* BEGIN *
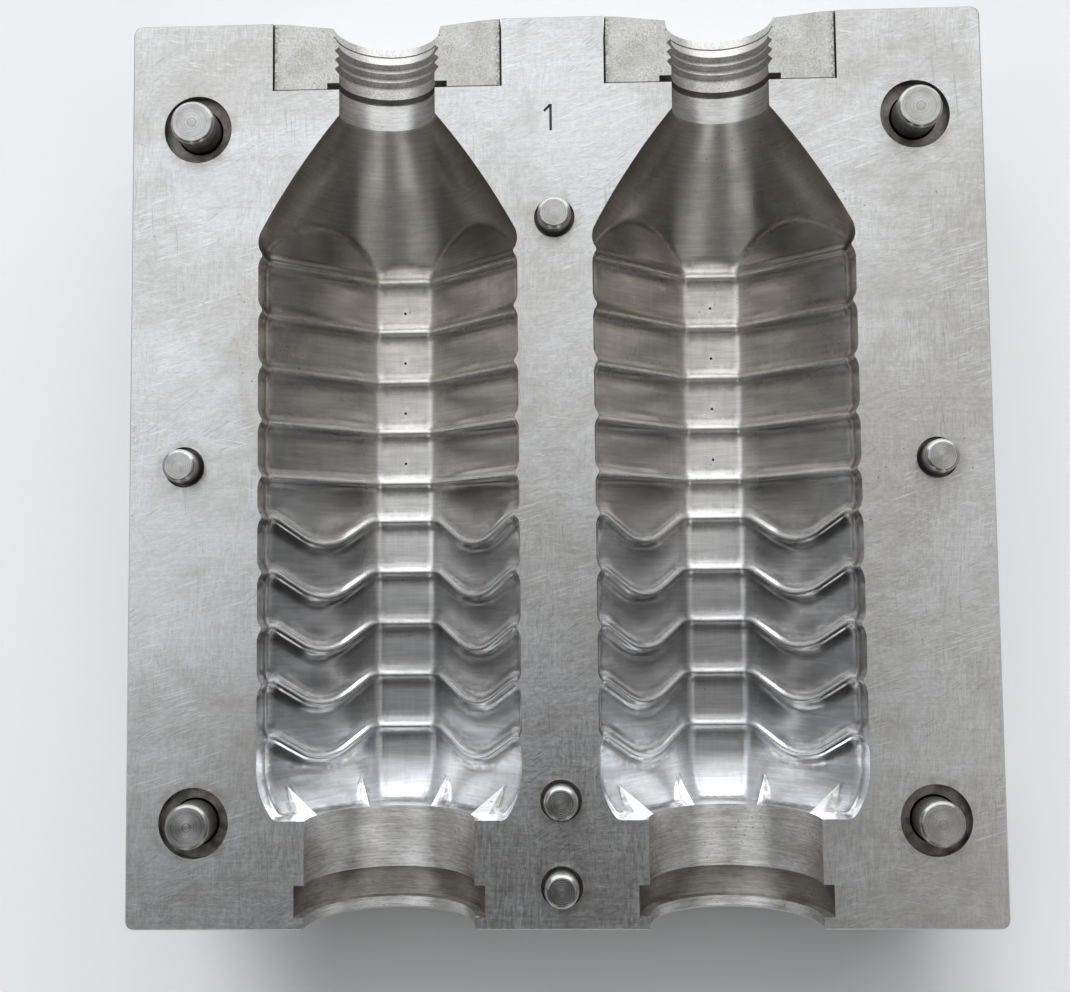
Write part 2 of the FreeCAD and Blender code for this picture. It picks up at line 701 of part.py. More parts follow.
def water_tools():
    """Four channels from the base end, ports at their mouths, and a cross channel with plug seats."""
    tools = []
    for name, side in SIDES.items():
        for row, reach in (("inner", size.water_inner_x), ("outer", size.water_outer_x)):
            tag = "water_%s_%s_" % (row, name)
            x = reach * side
            tools.append(drill(tag + "channel", size.water_radius, size.water_cross_y + neck_end,
                               x, base_end, size.water_height, ALONG_Y))
            tools.append(drill(tag + "port", size.port_radius, size.port_depth + OVERRUN, x,
                               base_end - OVERRUN, size.water_height, ALONG_Y))
    tools.append(drill("water_cross", size.water_cross_radius, size.block_width + 2 * OVERRUN,
                       -size.block_width / 2 - OVERRUN, size.water_cross_y, size.water_height, ALONG_X))
    for name, side in SIDES.items():
        room = size.plug_length + size.plug_sink + OVERRUN
        start = size.block_width / 2 * side - (room - OVERRUN if side > 0 else Dim.of(OVERRUN))
        tools.append(drill("plug_seat_" + name, size.port_radius + size.press_gap, room, start,
                           size.water_cross_y, size.water_height, ALONG_X))
    return tools


def vent_tools():
    """Fine vents below the straight ribs, each with a relief bore from the back."""
    tools = []
    for name, side in SIDES.items():
        for number in range(STRAIGHT_RIBS - 1):
            tag = "vent_%s_%d_" % (name, number + 1)
            y = first_rib - size.rib_pitch * number - size.vent_drop
            x = cavity_x * side
            tools.append(drill(tag + "hole", size.vent_radius, size.vent_land + OVERRUN, x, y,
                               cavity_floor - size.vent_land))
            tools.append(drill(tag + "relief", size.vent_relief_radius, cavity_floor - size.vent_land,
                               x, y, 0))
    return tools


def tapped_tools():
    """Four M12 holes in the back, and the lifting hole in the neck end."""
    tools = []
    for end, up in ENDS.items():
        for name, side in SIDES.items():
            tools.append(drill("back_hole_%s_%s" % (end, name), size.tapped_radius,
                               size.tapped_depth + OVERRUN, size.back_hole_x / 2 * side,
                               size.back_hole_y / 2 * up, -OVERRUN))
    tools.append(drill("lifting_hole", size.tapped_radius, size.tapped_depth + OVERRUN, 0,
                       neck_end - size.tapped_depth, size.block_thickness / 2, ALONG_Y))
    return tools


def mark_tools():
    """The engraved number 1: an upright stroke and a short flag."""
    top = neck_end - size.mark_from_neck_end
    floor = parting - size.mark_depth
    depth = size.mark_depth + OVERRUN
    left = -size.mark_left
    corner = size.mark_stroke / math.sqrt(2)
    upright = block_tool("mark_upright", size.mark_stroke, size.mark_height, depth,
                         left, top - size.mark_height, floor)
    flag = block_tool("mark_flag", size.mark_stroke, size.mark_flag, depth,
                      left + corner, top - corner, floor, Rotation(Vector(0, 0, 1), FLAG_TURN))
    return [upright, flag]


def mould_block():
    """The block with everything cut out of it."""
    block = plain_block()
    tools = pocket_tools() + guide_tools() + locating_tools() + screw_tools()
    tools += water_tools() + vent_tools() + tapped_tools() + mark_tools()
    drillings = doc.addObject("Part::MultiFuse", "drillings")
    drillings.Shapes = tools
    drilled = doc.addObject("Part::Cut", "drilled_block")
    drilled.Base = block
    drilled.Tool = drillings
    form = cavity_form()
    base = drilled
    for name, side in SIDES.items():
        cavity = doc.addObject("Part::Feature", "cavity_" + name)
        cavity.Shape = form
        put_at(cavity, cavity_x * side, 0.0, parting)
        cut = doc.addObject("Part::Cut", "block_with_%s_cavity" % name)
        cut.Base = base
        cut.Tool = cavity
        base = cut
    base.Label = "mould_block"
    return base


# The pieces fitted into the block

def thread_outline():
    """Corners of the neck form, from the insert's lower end up: radius and height."""
    end = size.insert_height - size.insert_end_step
    crest = size.ring_slot + size.thread_land
    corners = [(0, -OVERRUN), (size.ring_radius, -OVERRUN), (size.ring_radius, size.ring_slot),
               (size.neck_radius, size.ring_slot), (size.neck_radius, crest)]
    for number in range(THREAD_GROOVES):
        foot = crest + size.thread_pitch * number
        corners += [(size.thread_radius, foot + size.thread_flank),
                    (size.neck_radius, foot + size.thread_pitch)]
    mouth = crest + size.thread_pitch * THREAD_GROOVES + size.lip_run
    groove = size.lip_radius + size.lip_groove
    corners += [(size.lip_radius, mouth), (groove, mouth), (groove, mouth + size.lip_groove),
                (size.lip_radius, mouth + size.lip_groove),
                (size.lip_radius + size.lip_flare, end - size.dish_depth),
                (size.dish_radius, end), (size.dish_radius, end + OVERRUN), (0, end + OVERRUN)]
    return corners


def neck_insert(name, side):
    """A block with the neck form turned into its face and two tapped holes in its back."""
    label = "neck_insert_" + name
    body = doc.addObject("PartDesign::Body", label)
    half = size.insert_width / 2
    high = size.insert_height - size.insert_end_step
    corners = [(-half, 0), (half, 0), (half, high), (-half, high)]
    sketch = outline_sketch(body, label + "_outline", "XY_Plane", corners)
    pad = body.newObject("PartDesign::Pad", label + "_pad")
    pad.Profile = sketch
    pad.Reversed = True
    bind(pad, Length=size.insert_depth)
    doc.recompute()
    rim = edge_names(pad.Shape, lambda edge: edge.BoundBox.ZMin > -NOTHING)
    chamfer_edges(body, pad, label + "_arris", rim, size.insert_arris)
    doc.recompute()
    before = body.Shape.Volume
    neck = outline_sketch(body, label + "_neck_outline", "XY_Plane", thread_outline())
    turned(body, label + "_neck", neck, "PartDesign::Groove")
    doc.recompute()
    cut = body.Shape.Volume
    holes = new_sketch(body, label + "_hole_places", "XY_Plane")
    holes.AttachmentOffset = Placement(Vector(), Rotation())
    holes.setExpression(".AttachmentOffset.Base.z", (-size.insert_depth).text)
    for index, sign in enumerate((-1, 1)):
        across = size.screw_offset * sign
        along = size.insert_height / 2
        radius = size.screw_radius + size.press_gap
        holes.addGeometry(Part.Circle(Vector(across.value, along.value, 0), Vector(0, 0, 1), radius.value))
        pin_point(holes, index, 3, across, 0)
        pin_point(holes, index, 3, along, 1)
        round_size = holes.addConstraint(Sketcher.Constraint("Radius", index, radius.value))
        holes.setExpression("Constraints[%d]" % round_size, radius.text)
    tapped = body.newObject("PartDesign::Pocket", label + "_tapped_holes")
    tapped.Profile = holes
    tapped.Reversed = True
    bind(tapped, Length=size.screw_grip + size.screw_tip_room)
    doc.recompute()
    if not before > cut > body.Shape.Volume:
        raise ValueError(label + ": the neck or the tapped holes cut nothing")
    return put_at(body, side * cavity_x, insert_base, parting)


def guide_pin(end, name, side):
    """A headed pin pressed in from the back, with a thinner free end that starts in its recess."""
    tip = parting + size.guide_rise
    seat = size.head_sink + size.guide_head_height
    recess = parting - size.guide_recess_depth
    body = turned_body("guide_pin_%s_%s" % (end, name), [
        (0, size.head_sink), (size.guide_head_radius, size.head_sink), (size.guide_head_radius, seat),
        (size.guide_shank_radius, seat), (size.guide_shank_radius, recess), (size.guide_radius, recess),
        (size.guide_radius, tip - size.guide_chamfer), (size.guide_radius - size.guide_chamfer, tip),
        (0, tip)])
    return put_at(body, guide_x * side, guide_y[end], 0.0)


def locating_pin(name, x, y):
    """A plain dowel pressed into a blind bore."""
    tip = parting + size.locating_rise
    foot = parting - size.locating_depth
    chamfer = size.locating_chamfer
    body = turned_body("locating_pin_" + name, [
        (0, foot), (size.locating_radius - chamfer, foot), (size.locating_radius, foot + chamfer),
        (size.locating_radius, tip - chamfer), (size.locating_radius - chamfer, tip), (0, tip)])
    return put_at(body, x, y, 0.0)


def insert_screw(name, x, y):
    """A socket cap screw from the back into a neck insert."""
    tip = insert_floor + size.screw_grip
    label = "insert_screw_" + name
    body = turned_body(label, [
        (0, size.head_sink), (size.screw_head_radius, size.head_sink), (size.screw_head_radius, screw_seat),
        (size.screw_radius, screw_seat), (size.screw_radius, tip), (0, tip)])
    cut_hexagon(body, label + "_socket", size.screw_socket, size.screw_socket_depth, size.head_sink, True)
    return put_at(body, x, y, 0.0)


def channel_plug(name, side):
    """A socket plug in one end of the cross channel."""
    label = "channel_plug_" + name
    body = turned_body(label, [(0, 0), (size.port_radius, 0), (size.port_radius, size.plug_length),
                               (0, size.plug_length)])
    cut_hexagon(body, label + "_socket", size.screw_socket, size.screw_socket_depth, 0.0, True)
    outer = (size.block_width / 2 - size.plug_sink) * side
    return put_at(body, outer, size.water_cross_y, size.water_height, Rotation(Vector(0, 1, 0), -90 * side))


def build_pieces():
    """Every separate piece, by the name of its node."""
    pieces = [mould_block()]
    for name, side in SIDES.items():
        pieces.append(neck_insert(name, side))
    for end in ENDS:
        for name, side in SIDES.items():
            pieces.append(guide_pin(end, name, side))
    for place in locating_places():
        pieces.append(locating_pin(*place))
    for place in screw_places():
        pieces.append(insert_screw(*place))
    for name, side in SIDES.items():
        pieces.append(channel_plug(name, side))
    return pieces


def check_document():
    for item in doc.Objects:
        for state in item.State:
            if state in ("Invalid", "Error"):
                raise ValueError("%s is in state %s" % (item.Name, state))


def export_pieces(pieces):
    os.makedirs("parts", exist_ok=True)
    for piece in pieces:
        shape = piece.Shape
        if shape.isNull() or not shape.isValid() or len(shape.Solids) != 1:
            raise ValueError("%s has no single sound solid" % piece.Label)
    for piece in pieces:
        piece.Shape.exportStep("parts/%s.step" % piece.Label)
        print("%-28s %10.1f mm3" % (piece.Label, piece.Shape.Volume))


pieces = build_pieces()
doc.recompute()
check_document()
export_pieces(pieces)
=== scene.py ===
import functools
import math

import bmesh
import bpy
import numpy as np
from mathutils import Matrix, Vector


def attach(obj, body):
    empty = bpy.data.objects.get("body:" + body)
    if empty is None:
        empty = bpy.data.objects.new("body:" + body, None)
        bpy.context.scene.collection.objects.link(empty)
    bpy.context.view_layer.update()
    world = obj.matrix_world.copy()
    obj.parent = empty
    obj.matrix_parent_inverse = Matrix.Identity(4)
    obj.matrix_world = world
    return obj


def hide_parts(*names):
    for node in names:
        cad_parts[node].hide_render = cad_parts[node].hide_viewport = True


# One half of a two-cavity blow mould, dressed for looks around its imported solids.
# Shapes are worked out in millimetres in the row's frame and written to meshes in metres.

MM = 0.001
MICRON = 0.000001
SIDES = {"left": -1, "right": 1}
BOTH = (-1, 1)

# Sizes shared with the solids, in millimetres and degrees
BLOCK = (236.0, 250.0, 60.0)
BLOCK_CORNER = 2.5
BLOCK_ARRIS = 0.4
CAVITY_X = 46.35
INSERT_BASE = 105.5
NECK_RADIUS = 13.4
SHOULDER_TOP = 98.2
SHOULDER_FOOT = 64.2
SHOULDER_BULGE = 1.05
SHOULDER_BLEND = 0.8
BODY_RADIUS = 36.0
FLAT_WIDTH = 16.6
EDGE_ROUND = 4.0
FIRST_RIB = 58.9
RIB_PITCH = 15.35
FIRST_WAVE = -14.0
WAVE_PITCH = 15.27
RIB_COUNT = 5
RIB_HEIGHT = 1.1
RIB_CREST = 1.3
RIB_FLANK = math.radians(40.0)
RIB_COVE = 2.5
RIB_FOOT = math.radians(15.0)
WAVE_SLOPE = math.radians(30.0)
WAVE_TOP_RADIUS = 5.0
WAVE_DIP_RADIUS = 16.0
BASE_PLANE = -96.18
BASE_RISE = 13.7
BASE_RADIUS = 22.0
BASE_CORNER = 2.5
GUSSET_HEIGHT = 8.2
GUSSET_SPREAD = math.radians(23.0)
GUSSET_DEPTH = 14.0
GUSSET_OVER = 0.3
GUSSET_ANGLES = (22.5, 67.5, 112.5, 157.5)
SEAT_RADIUS = 23.0
SEAT_GROOVE_RADIUS = 25.8
SEAT_GROOVE_WIDTH = 8.4
SEAT_LIP = 3.3
SEAT_CHAMFER = 0.6
SEAT_OVER = 1.0
OVERRUN = 3.0
SIDE_TURN = math.radians(45.0)
PANEL_DISTANCE = (BODY_RADIUS + FLAT_WIDTH / 2) / math.sqrt(2)

# Faces that meet at more than these angles have a sharp edge between them, in degrees
SHARP_ON = {"block": 32.0, "insert": 20.0, "pin": 50.0}

# Steps of the cavity's mesh: columns across panels, flats and edges, and rows in millimetres or in number
PANEL_COLUMNS = 34
FLAT_COLUMNS = 8
ARC_COLUMNS = 7
RIB_ROWS = (3.05, 2.5, 2.0, 1.6, 1.25, 0.95, 0.7, 0.45, 0.22)
WALL_STEP = 1.6
NECK_STEP = 1.2
SHOULDER_ROWS = 74
SHOULDER_GAP = 0.4
BASE_ROWS = 14
BASE_GAP = 0.3
CORNER_ROWS = 7
CORNER_GAP = 0.2
WAVE_FADE = 3.0

# How many segments make a turned form round
ROUND = {"vent": 20, "relief": 32, "hole": 64, "locating": 72, "guide": 96, "pin": 96,
         "seat": 192, "neck": 256}

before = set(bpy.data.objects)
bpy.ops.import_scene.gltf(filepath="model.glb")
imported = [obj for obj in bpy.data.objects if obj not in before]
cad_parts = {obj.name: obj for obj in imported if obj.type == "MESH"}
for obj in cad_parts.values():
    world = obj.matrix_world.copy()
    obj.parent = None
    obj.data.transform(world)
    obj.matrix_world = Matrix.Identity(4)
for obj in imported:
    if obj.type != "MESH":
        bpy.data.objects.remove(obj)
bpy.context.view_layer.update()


# Meshes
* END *
**THE TASK**.
Give again only the lines from the one bearing "if shape.isNull() or" through the one bearing "for node in", exactly as they stand.

**RESPONSE TO THE TASK**.
        if shape.isNull() or not shape.isValid() or len(shape.Solids) != 1:
            raise ValueError("%s has no single sound solid" % piece.Label)
    for piece in pieces:
        piece.Shape.exportStep("parts/%s.step" % piece.Label)
        print("%-28s %10.1f mm3" % (piece.Label, piece.Shape.Volume))


pieces = build_pieces()
doc.recompute()
check_document()
export_pieces(pieces)
=== scene.py ===
import functools
import math

import bmesh
import bpy
import numpy as np
from mathutils import Matrix, Vector


def attach(obj, body):
    empty = bpy.data.objects.get("body:" + body)
    if empty is None:
        empty = bpy.data.objects.new("body:" + body, None)
        bpy.context.scene.collection.objects.link(empty)
    bpy.context.view_layer.update()
    world = obj.matrix_world.copy()
    obj.parent = empty
    obj.matrix_parent_inverse = Matrix.Identity(4)
    obj.matrix_world = world
    return obj


def hide_parts(*names):
    for node in names:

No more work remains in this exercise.